What you are asked to do – Beneath this sentence is a set of records; write each of them out exactly.

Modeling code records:
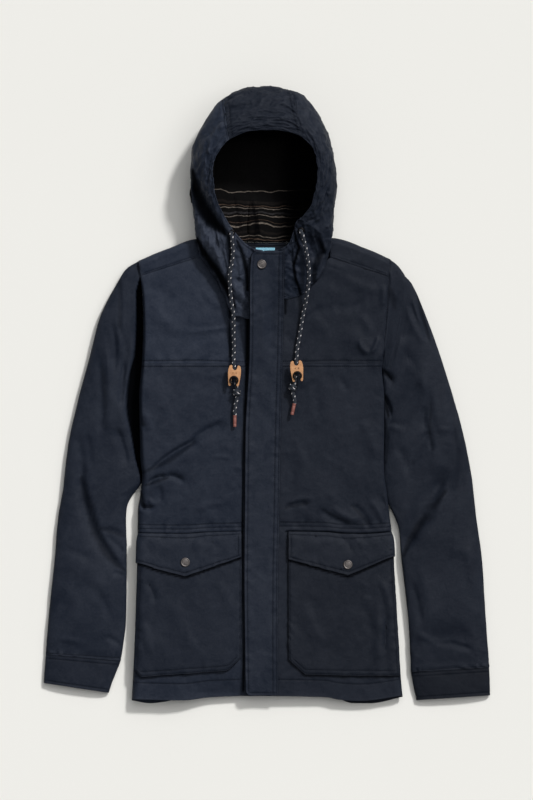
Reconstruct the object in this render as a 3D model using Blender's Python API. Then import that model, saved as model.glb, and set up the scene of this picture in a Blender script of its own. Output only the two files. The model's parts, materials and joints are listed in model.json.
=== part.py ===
"""Waxed cotton jacket with a hood, laid flat on its back.

Lengths in the tables are millimetres.  +X is the wearer's left, +Y points to
the hood and +Z up from the surface that the jacket lies on.  "right" and
"left" are the wearer's: right is at -X.  Every cloth piece is a wall whose
outer face is worked out from the tables, with its inner face moved inwards.
"""
import math

import bmesh
import bpy
import numpy as np
from mathutils import Matrix, Vector
from mathutils.bvhtree import BVHTree

# ---------------------------------------------------------------- sizes (mm)
MM = 0.001
CENTRE_Y = 0.85          # moves the finished jacket so that its outline is centred
GAP = 0.3                # between pieces that are sewn together
CLOTH = 1.6              # waxed cotton with its seam turnings
LINING = 1.2
LINING_GAP = 3.0         # the lining hangs a little inside the hood
FACING = 1.2
PLACKET_WALL = 2.2       # two layers turned and pressed
FLAP_WALL = 1.8
SIDE_SEAM_Z = 12.0       # height of the side and armhole seams
SIDE_ROLL = 14.0         # how far in the fronts start to roll down
SHOULDER_ROLL = 9.0
CHEST_SEAM_Y = 50.0
CENTRE_RIGHT_X = -6.0    # edges of the two fronts under the placket
CENTRE_LEFT_X = -4.4
NECK_RIGHT_X = -110.0    # where the shoulders end at the neck
NECK_LEFT_X = 102.0
POCKET_RAISE = 3.4
SNAP_RADIUS = 7.5
CORD_RADIUS = 3.1

# Body edges. Columns: y, right edge x, left edge x
EDGE = np.array([
    (-500, -219, 221), (-460, -217, 217), (-398, -214, 213), (-335, -212, 209),
    (-286, -212, 206), (-232, -211, 203), (-190, -210, 196), (-160, -205, 190),
    (-132, -202, 188), (-105, -205, 189), (-60, -206, 190), (-5, -207, 190),
    (38, -204.0, 186),
], float)

# Armholes. Columns: top x, top y, bottom x, bottom y, bow towards the body
ARMHOLE = {"right": (-207.5, 215, -204.0, 38, 5.0), "left": (198, 221, 186, 38, -2.0)}

# Height of the fronts. Columns: y, at right front, at placket, at left front
LOFT = np.array([
    (-500, 24, 20, 17), (-400, 26, 22, 19), (-300, 26, 23, 20), (-211, 24, 22, 19),
    (-150, 27, 24, 22), (-40, 28, 25, 24), (50, 27, 25, 25), (140, 26, 24, 25),
    (230, 24, 24, 24),
], float)

# Seams and edges that cross the body. Columns: x, y
FRONT_HEM = np.array([(-220, -493), (-136, -495), (-91, -490), (-35, -488), (5, -488),
                      (97, -490), (117, -494), (150, -496), (222, -487)], float)
BACK_HEM = np.array([(-220, -495), (-189, -500), (-168, -498), (-136, -491), (-91, -486),
                     (97, -486), (140, -500), (167, -500), (222, -489)], float)
SHOULDER = np.array([(-212, 215), (-162, 236), (-110, 252.5), (102, 254), (167, 234),
                     (200, 219)], float)
FORWARD_SEAM = np.array([(-210, 190), (-110, 222), (102, 222), (201, 189)], float)
NAPE = np.array([(-110, 243.5), (-99, 248.5), (-60, 248), (0, 246), (60, 248), (91, 250),
                 (102, 245)], float)
NECKLINE_RIGHT = np.array([(-110, 222), (-91, 203), (-75, 182), (-61, 159), (-50, 138),
                           (-32, 131), (-4, 131)], float)
NECKLINE_LEFT = np.array([(-6, 160), (29, 161), (50, 167), (64, 174), (74, 186), (88, 208),
                          (102, 222)], float)

# Large folds of the fronts. Columns: x0, y0, x1, y1, bow, half width, height
BODY_FOLDS = np.array([
    (-196, -150, -84, -62, 6, 17, 2.6),
    (-205, -182, -120, -128, -4, 16, -2.4),
    (-204, 30, -150, -70, 10, 20, 2.4),
    (-190, 112, -40, 122, 8, 18, 1.6),
    (40, -190, 120, -160, -5, 18, 1.8),
    (92, -204, 186, -150, 8, 18, -2.2),
    (120, 104, 190, 40, 6, 18, 2.6),
    (60, 60, 150, -90, -12, 24, 1.8),
], float)

# Sleeves, a row for each section. Columns: outer x, y, inner x, y, height, bow
SLEEVE_RIGHT = np.array([
    (-207.5, 214, -204.0, 38, 12, 5), (-241, 191, -206, 20, 20, 3),
    (-270, 126, -206, -6, 24, 1), (-288, 56, -206, -36, 24, 0),
    (-306, -9, -206, -70, 22, 0), (-321, -77, -205, -106, 21, 0),
    (-330, -151, -202, -140, 20, 0), (-338, -198, -226, -180, 19, 0),
    (-344, -270, -227, -244, 18, 0), (-351, -334, -227, -292, 18, 0),
    (-356, -390, -230, -365, 17, 0), (-358, -420, -236, -430, 15, 0),
], float)
SLEEVE_LEFT = np.array([
    (198, 220, 186, 38, 12, -2), (224, 196, 188, 18, 20, -1),
    (242, 172, 189, -12, 24, 0), (276, 77, 190, -58, 24, 0),
    (303, -9, 189, -108, 22, 0), (318, -64, 189, -140, 21, 0),
    (331, -129, 196, -174, 20, 0), (339, -198, 213, -216, 19, 0),
    (348, -265, 218, -268, 18, 0), (354, -357, 229, -365, 17, 0),
    (358, -410, 232, -418, 16, 0), (360, -441, 233, -449, 15, 0),
], float)
CUFF_RIGHT = np.array([(-358.6, -420.6, -235.4, -430.6, 16, 0),
                       (-360, -444, -247, -457, 15, 0),
                       (-361.4, -467, -256, -483, 13, 0)], float)
CUFF_LEFT = np.array([(360.6, -441.6, 232.4, -449.6, 16, 0),
                      (361, -464, 237, -472, 15, 0),
                      (361.4, -487, 242, -495, 13, 0)], float)

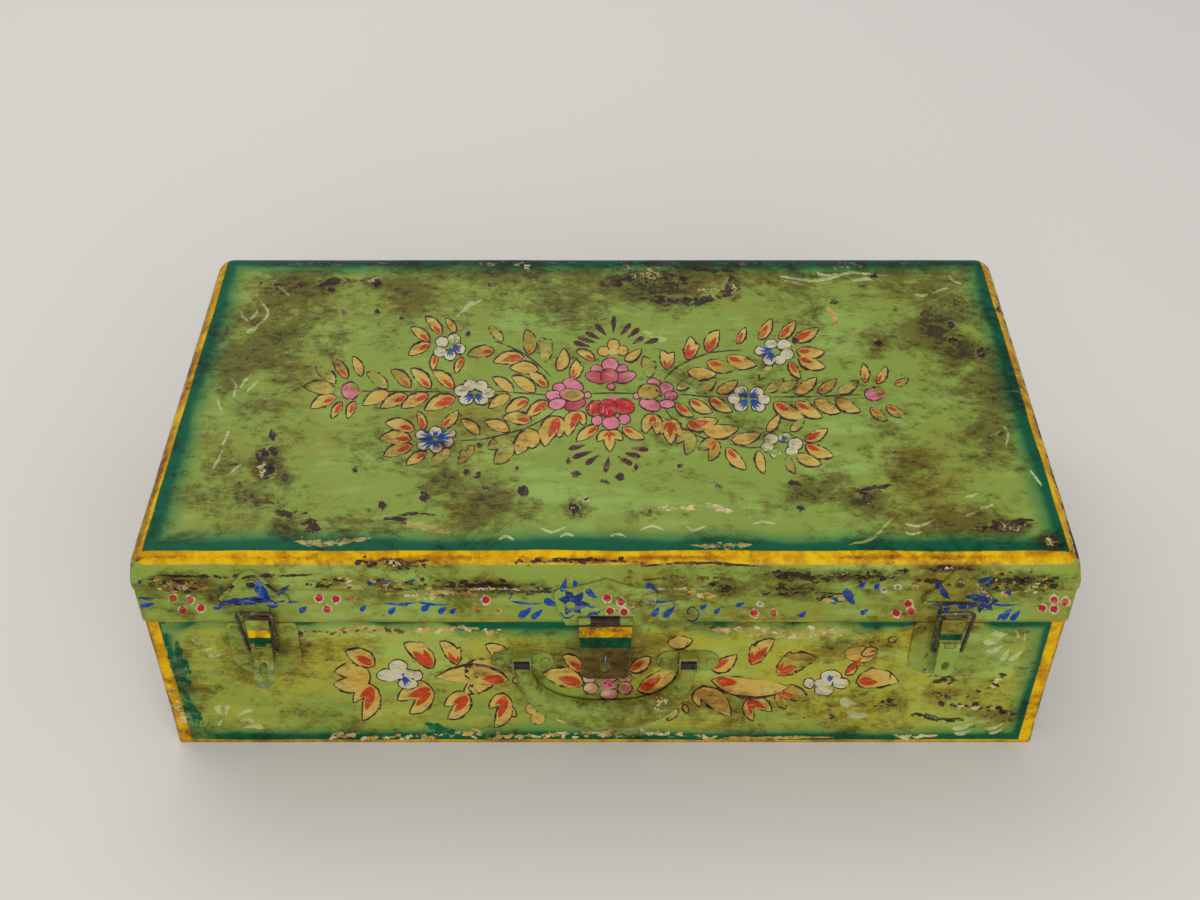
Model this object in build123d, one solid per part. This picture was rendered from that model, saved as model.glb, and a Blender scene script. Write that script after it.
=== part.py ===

Answer to the problem –
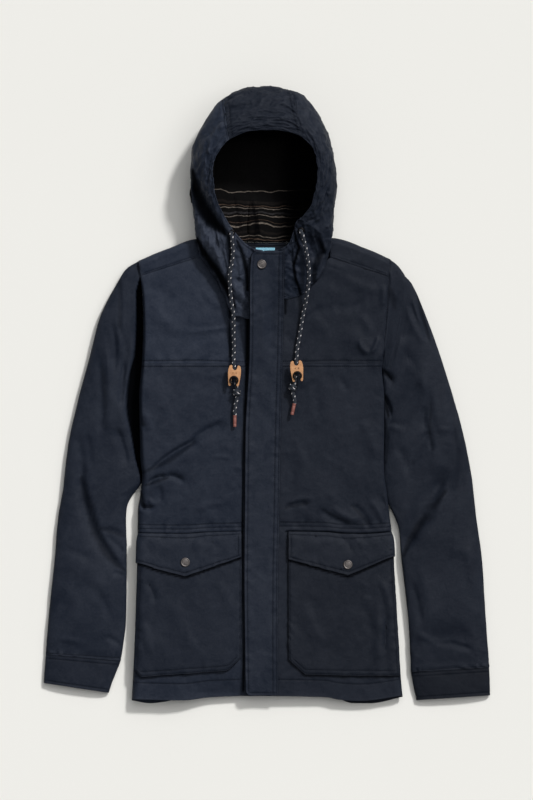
Reconstruct the object in this render as a 3D model using Blender's Python API. Then import that model, saved as model.glb, and set up the scene of this picture in a Blender script of its own. Output only the two files. The model's parts, materials and joints are listed in model.json.
=== part.py ===
"""Waxed cotton jacket with a hood, laid flat on its back.

Lengths in the tables are millimetres.  +X is the wearer's left, +Y points to
the hood and +Z up from the surface that the jacket lies on.  "right" and
"left" are the wearer's: right is at -X.  Every cloth piece is a wall whose
outer face is worked out from the tables, with its inner face moved inwards.
"""
import math

import bmesh
import bpy
import numpy as np
from mathutils import Matrix, Vector
from mathutils.bvhtree import BVHTree

# ---------------------------------------------------------------- sizes (mm)
MM = 0.001
CENTRE_Y = 0.85          # moves the finished jacket so that its outline is centred
GAP = 0.3                # between pieces that are sewn together
CLOTH = 1.6              # waxed cotton with its seam turnings
LINING = 1.2
LINING_GAP = 3.0         # the lining hangs a little inside the hood
FACING = 1.2
PLACKET_WALL = 2.2       # two layers turned and pressed
FLAP_WALL = 1.8
SIDE_SEAM_Z = 12.0       # height of the side and armhole seams
SIDE_ROLL = 14.0         # how far in the fronts start to roll down
SHOULDER_ROLL = 9.0
CHEST_SEAM_Y = 50.0
CENTRE_RIGHT_X = -6.0    # edges of the two fronts under the placket
CENTRE_LEFT_X = -4.4
NECK_RIGHT_X = -110.0    # where the shoulders end at the neck
NECK_LEFT_X = 102.0
POCKET_RAISE = 3.4
SNAP_RADIUS = 7.5
CORD_RADIUS = 3.1

# Body edges. Columns: y, right edge x, left edge x
EDGE = np.array([
    (-500, -219, 221), (-460, -217, 217), (-398, -214, 213), (-335, -212, 209),
    (-286, -212, 206), (-232, -211, 203), (-190, -210, 196), (-160, -205, 190),
    (-132, -202, 188), (-105, -205, 189), (-60, -206, 190), (-5, -207, 190),
    (38, -204.0, 186),
], float)

# Armholes. Columns: top x, top y, bottom x, bottom y, bow towards the body
ARMHOLE = {"right": (-207.5, 215, -204.0, 38, 5.0), "left": (198, 221, 186, 38, -2.0)}

# Height of the fronts. Columns: y, at right front, at placket, at left front
LOFT = np.array([
    (-500, 24, 20, 17), (-400, 26, 22, 19), (-300, 26, 23, 20), (-211, 24, 22, 19),
    (-150, 27, 24, 22), (-40, 28, 25, 24), (50, 27, 25, 25), (140, 26, 24, 25),
    (230, 24, 24, 24),
], float)

# Seams and edges that cross the body. Columns: x, y
FRONT_HEM = np.array([(-220, -493), (-136, -495), (-91, -490), (-35, -488), (5, -488),
                      (97, -490), (117, -494), (150, -496), (222, -487)], float)
BACK_HEM = np.array([(-220, -495), (-189, -500), (-168, -498), (-136, -491), (-91, -486),
                     (97, -486), (140, -500), (167, -500), (222, -489)], float)
SHOULDER = np.array([(-212, 215), (-162, 236), (-110, 252.5), (102, 254), (167, 234),
                     (200, 219)], float)
FORWARD_SEAM = np.array([(-210, 190), (-110, 222), (102, 222), (201, 189)], float)
NAPE = np.array([(-110, 243.5), (-99, 248.5), (-60, 248), (0, 246), (60, 248), (91, 250),
                 (102, 245)], float)
NECKLINE_RIGHT = np.array([(-110, 222), (-91, 203), (-75, 182), (-61, 159), (-50, 138),
                           (-32, 131), (-4, 131)], float)
NECKLINE_LEFT = np.array([(-6, 160), (29, 161), (50, 167), (64, 174), (74, 186), (88, 208),
                          (102, 222)], float)

# Large folds of the fronts. Columns: x0, y0, x1, y1, bow, half width, height
BODY_FOLDS = np.array([
    (-196, -150, -84, -62, 6, 17, 2.6),
    (-205, -182, -120, -128, -4, 16, -2.4),
    (-204, 30, -150, -70, 10, 20, 2.4),
    (-190, 112, -40, 122, 8, 18, 1.6),
    (40, -190, 120, -160, -5, 18, 1.8),
    (92, -204, 186, -150, 8, 18, -2.2),
    (120, 104, 190, 40, 6, 18, 2.6),
    (60, 60, 150, -90, -12, 24, 1.8),
], float)

# Sleeves, a row for each section. Columns: outer x, y, inner x, y, height, bow
SLEEVE_RIGHT = np.array([
    (-207.5, 214, -204.0, 38, 12, 5), (-241, 191, -206, 20, 20, 3),
    (-270, 126, -206, -6, 24, 1), (-288, 56, -206, -36, 24, 0),
    (-306, -9, -206, -70, 22, 0), (-321, -77, -205, -106, 21, 0),
    (-330, -151, -202, -140, 20, 0), (-338, -198, -226, -180, 19, 0),
    (-344, -270, -227, -244, 18, 0), (-351, -334, -227, -292, 18, 0),
    (-356, -390, -230, -365, 17, 0), (-358, -420, -236, -430, 15, 0),
], float)
SLEEVE_LEFT = np.array([
    (198, 220, 186, 38, 12, -2), (224, 196, 188, 18, 20, -1),
    (242, 172, 189, -12, 24, 0), (276, 77, 190, -58, 24, 0),
    (303, -9, 189, -108, 22, 0), (318, -64, 189, -140, 21, 0),
    (331, -129, 196, -174, 20, 0), (339, -198, 213, -216, 19, 0),
    (348, -265, 218, -268, 18, 0), (354, -357, 229, -365, 17, 0),
    (358, -410, 232, -418, 16, 0), (360, -441, 233, -449, 15, 0),
], float)
CUFF_RIGHT = np.array([(-358.6, -420.6, -235.4, -430.6, 16, 0),
                       (-360, -444, -247, -457, 15, 0),
                       (-361.4, -467, -256, -483, 13, 0)], float)
CUFF_LEFT = np.array([(360.6, -441.6, 232.4, -449.6, 16, 0),
                      (361, -464, 237, -472, 15, 0),
                      (361.4, -487, 242, -495, 13, 0)], float)

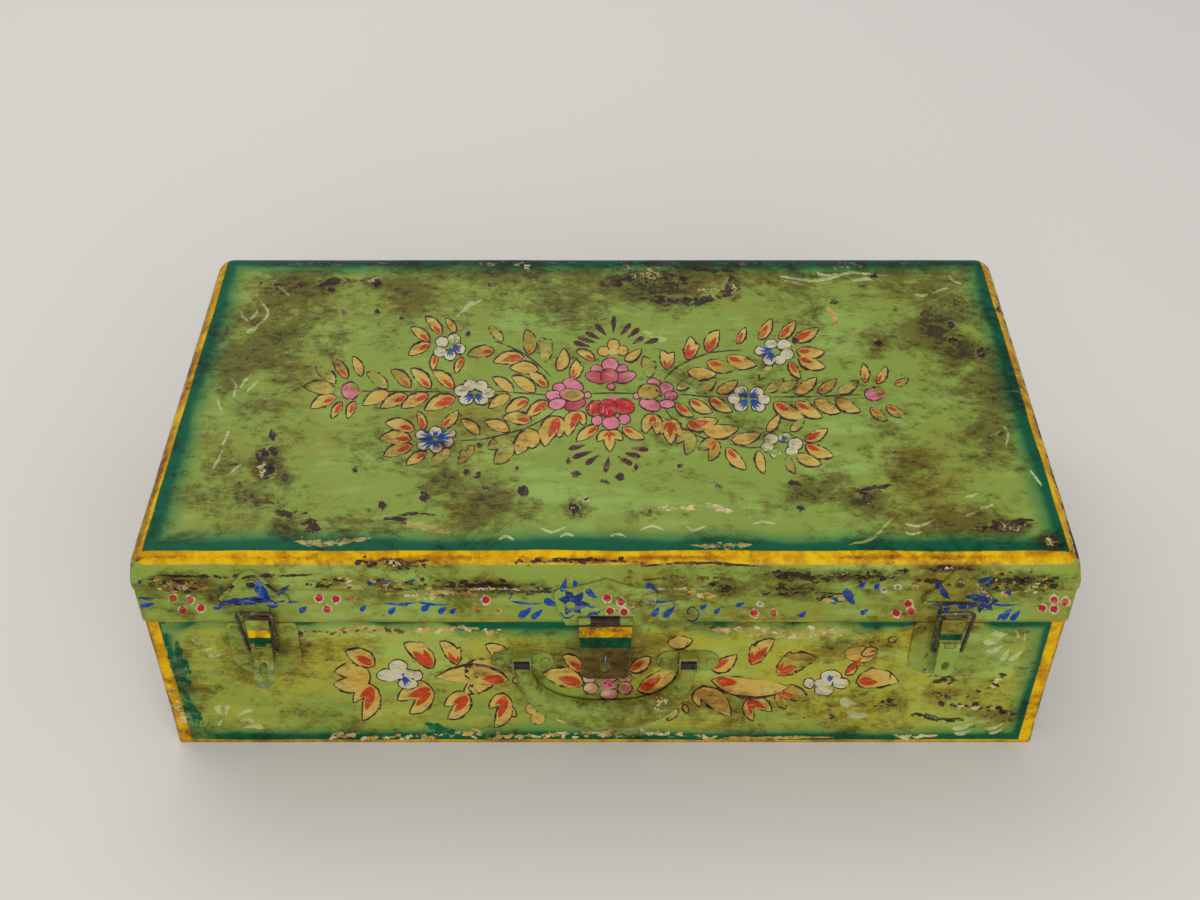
Model this object in build123d, one solid per part. This picture was rendered from that model, saved as model.glb, and a Blender scene script. Write that script after it.
=== part.py ===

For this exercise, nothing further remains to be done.